In Beijing, first-time buyers must now put down at least a 30% deposit. Second-home buyers have to make a down payment of 50%. Other cities have introduced similar rules.
Indeed, data suggests price growth cooled in October.
But an economic adviser to the government, Xu Hongcai, has some sobering news for hopeful house hunters.
"Ordinary Chinese people need to be more realistic when they decide to buy a property to live in," says the deputy chief economist at the China Center for International Economic Exchanges.
"The government provides a variety of choices for low-income families. They could rent in public housing or in special flats for low-income families."
When I ask him if owning a nice apartment in a big city is beyond the means of migrant workers, Mr Xu replies "yes".
In a newly built apartment complex on the southern edge of Beijing, decorators are applying the finishing touches.
The lobby has grand crystal chandeliers on the ceiling, the door handles are golden.

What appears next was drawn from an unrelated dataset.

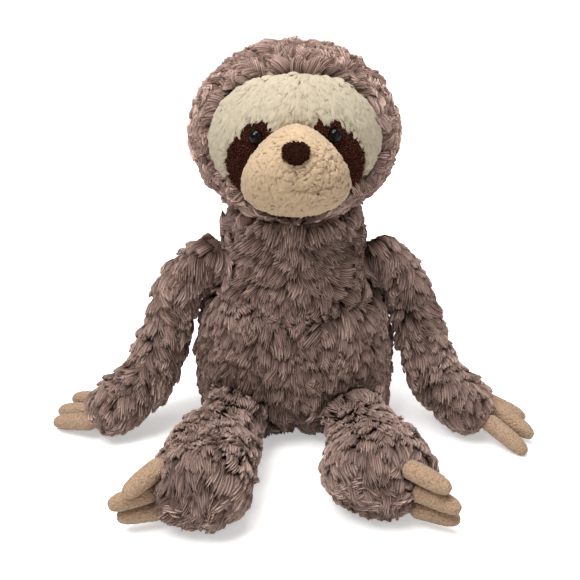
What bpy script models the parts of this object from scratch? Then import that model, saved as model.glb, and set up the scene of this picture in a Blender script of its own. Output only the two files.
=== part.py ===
"""Seated plush sloth: sewn skins over fibre fillings, a face of set-in panels, and stuffed limbs and claws."""
import math

import bmesh
import bpy
from mathutils import Vector

# Fabrics and clearances, in metres
BODY_WALL = 0.006
LIMB_WALL = 0.005
PAW_WALL = 0.009
PILE_DIFFERENCE = 0.003
SEAM_GAP = 0.0003
LINING_GAP = 0.0005
BALL_GAP = 0.0004
CLAW_GAP = 0.0006
CUT_OVERRUN = 0.010

# Torso
TORSO_HALF_WIDTH = 0.071
TORSO_FRONT_DEPTH = 0.058
TORSO_BACK_DEPTH = 0.051
TORSO_HEIGHT = 0.171
TORSO_LEAN = 0.005
COLLAR_RADIUS = 0.044
COLLAR_RIM = 0.004
NECK_HOLE_RADIUS = 0.019
PELLET_BAG_HALF_WIDTH = 0.038
PELLET_BAG_HALF_DEPTH = 0.026
PELLET_BAG_HEIGHT = 0.022
# Height and size shares of the pellet bag, from its flat underside up
PELLET_BAG_SHARES = ((0.0, 0.88), (0.25, 1.0), (0.60, 0.95), (0.85, 0.74), (1.0, 0.45))
# Height, half width, front depth and back depth, each a share of the torso's own size
TORSO_SHARES = (
    (0.0, 0.78, 0.50, 0.80),
    (0.03, 0.90, 0.67, 0.91),
    (0.08, 0.97, 0.82, 0.97),
    (0.20, 1.0, 0.96, 1.0),
    (0.34, 1.0, 1.0, 1.0),
    (0.54, 0.925, 0.92, 0.97),
    (0.66, 0.82, 0.79, 0.92),
    (0.73, 0.765, 0.745, 0.89),
    (0.82, 0.70, 0.72, 0.87),
    (0.92, 0.645, 0.73, 0.87),
    (1.0, 0.62, 0.76, 0.865),
)

# Head
HEAD_HALF_WIDTH = 0.070
HEAD_HALF_DEPTH = 0.061
HEAD_HALF_HEIGHT = 0.060
NECK_SEAT_BLEND = 0.014
FACE_TILT = math.radians(25)
FACE_ROLL = math.radians(1)
FACE_CUT_DEPTH = 0.005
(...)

One of the recent buyers, Mr Ren, says he has paid way over the odds for his apartment, and thinks he knows who is to blame.
"Prices are unreasonably high now. At this development, the average price should be 2,000 yuan ($289; £228) a square metre but it's actually 10 times that.
"There are about 16 or 17 buyers here who've bought as an investment, not to live here. There are just too many speculators."
Construction industry nerves
A few minutes drive away, there's an open-air canteen on a building site.
It is lunchtime, so work on the half a dozen partly constructed apartment blocks has paused.
A man is cooking noodles in a wok, serving them to hungry men and women sitting on blue and yellow upturned buckets.
News of the government's housing intervention is making people here nervous.
"We came as migrant workers in the summer. We're farmers back home in our province," one of the men says.
"We mainly do decorating inside. Now it's a very hard time for construction. For the builders, the bricklayers, it's difficult. We're hoping we won't be affected as much as them.
"It pays to know lots of bosses. The more bosses you know, the better chance you have of getting a job."
The social cost of the property frenzy may occupy the minds of most Chinese. But policymakers and economists are also worried about the financial implications.
The property market is built on debt - developers have borrowed money to build; purchasers have taken on loans to buy.
Some are alarmed about the size of the debt.
"We saw this in the US leading up to 2008," says Eric Schmidt, the chief executive of a Beijing-based multinational and a regular financial commentator on state TV.
"The government is really trying to make it easy for anybody to get loans in order to purchase new houses, new cars, whatever it may be."
China's outstanding debt stands at 250% of GDP - two and a half times the size of its annual economic output - a level that is worrying some.
"I'm certainly concerned with where debt levels are right now. GDP numbers haven't been looking great, so new loans have been issued a lot over the past six to nine months," says Mr Schmidt.
Loans may help prop up growth. But they could also be storing up trouble.
The government is letting banks swap loans to companies for a stake in the businesses in order to ease the debt burden.
Research notes from various international banks suggest 2017 could be the year China's debt-fuelled boom turns to bust.
But Eric Schmidt says people should not underestimate the ability of China's Communist Party to manage the economy.
"At the same time, the government has a pretty good understanding of where they are and the risk it implies."